I look at the how you should select individual stocks if you want to do that. And I can give you a simple example, for example to illustrate my way of thinking. The winner of the US tennis open last year got prize money of $3 million. The winner of us open in 1985 got $250,000.
So 12 times less. And the value of the money didn't go down 12 times, but there's certainly some more commercialization of sport involved, certainly we can say that. The human factor, the skills, the ability, the performance, kept the real value over time. And I think it's a simplistic example, but I think it actually holds in real life and in business as well.
So I think if you're worried about inflation, you should among other things look for businesses where the contribution of the human factor is very high, relative to other things, because the value of the human factor is not eroded by depreciating currency. So I'm trying to explain that. And then try to point out certain businesses or industries where you can find companies that fit this.
So maybe mining companies or commodity companies might not be a good areas?

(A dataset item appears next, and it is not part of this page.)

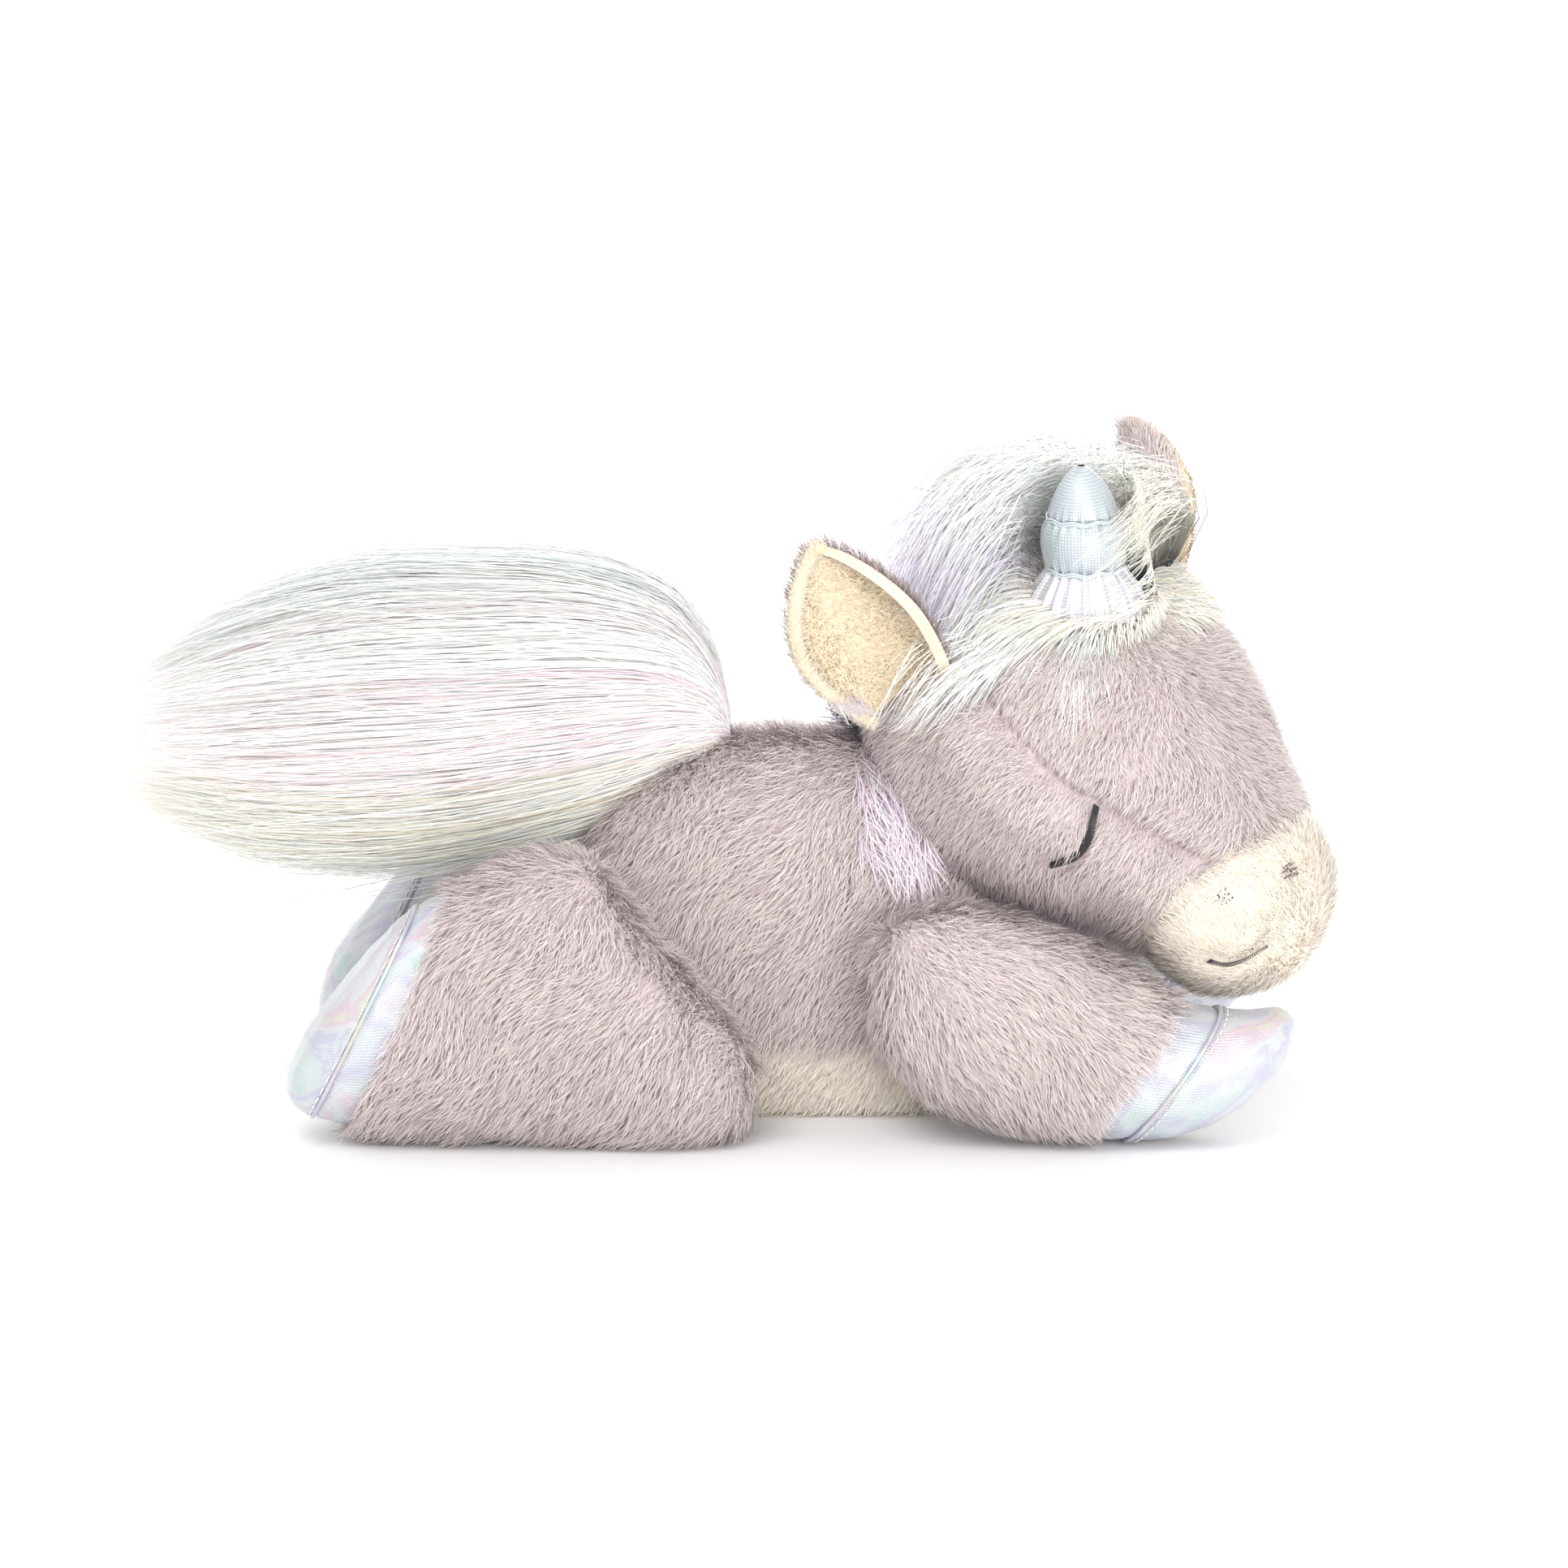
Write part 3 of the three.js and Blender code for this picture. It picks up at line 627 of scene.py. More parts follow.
pile("mane_neck", "torso", Skin(*torso_parts["torso_panel_right"]), LONG_HAIR, 33,
     lambda p: np.broadcast_to(unit((0.3, -0.1, -1.0)), p.shape), density=1.6, length=19, width=0.34,
     keep=lambda p, n: (np.abs(p[:, 0] - 25) < 9) & (p[:, 2] > 66), lifts=(40, 14, 2, 0),
     shade=neck_tone)


# ---------------------------------------------------------------- legs
def leg(name, table, split_at, side, seed):
    body = name
    last = len(table) - 1
    count = 64
    furry = leg_points(table, np.linspace(0, split_at[0] + 0.12, 44), side, count)
    edge = furry[-1]
    inner = edge.mean(0) + (edge - edge.mean(0)) * 0.86
    start = furry[0].mean(0)
    points = np.concatenate([furry.reshape(-1, 3), inner, [start]])
    faces = grid_faces(45, count)
    tip = 45 * count
    faces += [(tip, (c + 1) % count, c) for c in range(count)]
    n = Skin(points, turned_out(points, faces)).n
    lump = 0.9 * waves(points, 34, seed) + 0.4 * waves(points, 14, seed + 1)
    fade = np.ones(len(points))
    fade[-count * 4 - 1:] = 0.25
    points = points + n * (lump * fade)[:, None]
    points[:, 2] = np.maximum(points[:, 2], 0.4)
    faces = turned_out(points, faces)
    cloth = make(f"{name}_cloth", points, faces, body, LILAC_CLOTH)
    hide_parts(f"{name}_skin")
    toward = np.sign(table[-1][0])
    skin = Skin(points[:44 * count], grid_faces(44, count))
    if np.dot(skin.n[count * 20], points[count * 20] - points[count * 20:count * 21].mean(0)) < 0:
        skin.n = -skin.n
    pile(f"{name}_pile", body, skin, LILAC_HAIR, seed + 5,
         lambda p: np.concatenate([np.full((len(p), 1), 0.75 * toward), np.zeros((len(p), 1)),
                                   np.full((len(p), 1), -0.8)], 1),
         density=2.6, length=7.2, width=0.27,
         keep=lambda p, n: (p[:, 2] > 1.0) & ((p[:, 1] * side > 33) | (n[:, 2] > 0.1)
                                              | (np.abs(p[:, 0]) > 58)))
    for piece, low, high, seed_uv in (
        ("hoof_band", split_at[0], split_at[1] + 0.02, 0.0), ("hoof_cap", split_at[1] + 0.02, last, 40.0)):
        rows = np.linspace(low, high, 12 if piece == "hoof_band" else 30)
        ring = leg_points(table, rows, side, count, 0.4)
        pinch = 1 - 0.03 * np.exp(-((rows - split_at[1]) / 0.1) ** 2)
        middle = ring.mean(1, keepdims=True)
        ring = middle + (ring - middle) * pinch[:, None, None]
        if piece == "hoof_cap":
            ring = np.concatenate([ring, middle[-1:] + (ring[-1:] - middle[-1:]) * 0.02])
            ring[-1] += unit(middle[-1, 0] - middle[-4, 0]) * 1.0
        ring = np.concatenate([ring, ring[:, :1]], 1)
        step_v = np.linalg.norm(np.diff(ring.mean(1), axis=0), axis=1)
        wide = np.linalg.norm(np.diff(ring[0], axis=0), axis=1)
        vv = np.concatenate([[0], np.cumsum(step_v + 0.35)])
        uu = np.concatenate([[0], np.cumsum(wide)])
        uv = np.stack(np.meshgrid(uu + seed_uv + seed * 13.0, vv + seed_uv), 2).reshape(-1, 2)
        flat = ring.reshape(-1, 3)
        flat[:, 2] = np.maximum(flat[:, 2], 0.3)
        crease = 0.3 * waves(flat, 9, seed + 7)
        f2 = turned_out(flat, grid_faces(len(ring), count + 1, wrap=False))
        flat = flat + Skin(flat, f2).n * crease[:, None]
        shell = make(f"{name}_{piece}_satin", flat, f2, body, SATIN, uv=uv)
        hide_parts(f"{name}_{piece}")
    seam = leg_points(table, [split_at[1] + 0.03], side, 72, 0.55)[0]
    seam = np.concatenate([seam, seam[:2]])
    piping = tube(seam, 0.55, 8)
    along_seam = np.arange(len(piping[0])) * 0.15
    rib = make(f"{name}_hoof_seam", *piping, body, SATIN,
               uv=np.stack([along_seam, np.zeros(len(piping[0]))], 1))
    dashes = []
    near = leg_points(table, [split_at[1] + 0.2, split_at[1] + 0.2], side, 200, 0.75)[0]
    for i in range(0, 200, 5):
        dash = near[np.arange(i, i + 4) % 200]
        dashes.append(tube(dash, 0.22, 6))
    stitches = make(f"{name}_hoof_stitches", *joined(dashes), body, WHITE)


for side_name, side in (("right", -1), ("left", 1)):
    leg(f"hind_leg_{side_name}", HIND_LEG, HIND_SPLIT, side, 60 + side * 9)
    leg(f"front_leg_{side_name}", FRONT_LEG, FRONT_SPLIT, side, 100 + side * 9)


# ---------------------------------------------------------------- head
local, faces = head_surface()
head_parts = split(local, faces, head_label)
eye_lines = [arc_over_head(EYE_ARC, m, 0, 20) for m in (True, False)]
mouth_line = arc_over_head(MOUTH_ARC, False, 0, 20)


def away_from(lines, distance):
    marks = np.concatenate(lines)

    def keep(p, n):
        gap = np.full(len(p), 1e9)
        for m in marks:
            gap = np.minimum(gap, np.linalg.norm(p - m, axis=1))
        return gap > distance
    return keep


def head_comb(node):
    def comb(p):
        q = (p - SKULL) @ HEAD_AXES.T
        if node == "forehead_gusset":
            d = np.stack([np.full(len(q), 0.6), q[:, 1] / 22, np.full(len(q), -0.2)], 1)
        elif node == "muzzle_patch":
            d = np.stack([np.full(len(q), -0.5), q[:, 1] / 24, q[:, 2] / 24 - 0.2], 1)
        else:
            d = np.stack([np.full(len(q), 0.15), 0.3 * np.sign(q[:, 1]), np.full(len(q), -1.0)], 1)
        return d @ HEAD_AXES
    return comb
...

They might not, because there's always a human factor in both, but it's smaller. The good example would be perhaps some financial services company like a Moody's or S&P Global where the human factor importance is very high. Or Burford Capital, the litigation finance company where basically all of the value is created by the human factor. So, you know, things like that.
Yeah, I liked that the human factor because even in investing with the selection of funds and it is the human factor because the algos are doing all the work and it's very, very hard to understand what is going on, unless you have a human being explained it to you. So when do you think the book will come out? When will it be published?
Second quarter, second quarter of this year. So it's pretty much written. So when we're going through this editing phase and graphics and stuff like that?
Thank you so much, Daniel, and I'm very jealous that you are off in the mountains. And I'm stuck at home, but that’s okay. I'll forgive you for now.
Thank you. Thank you very much. And thank you for your invitation.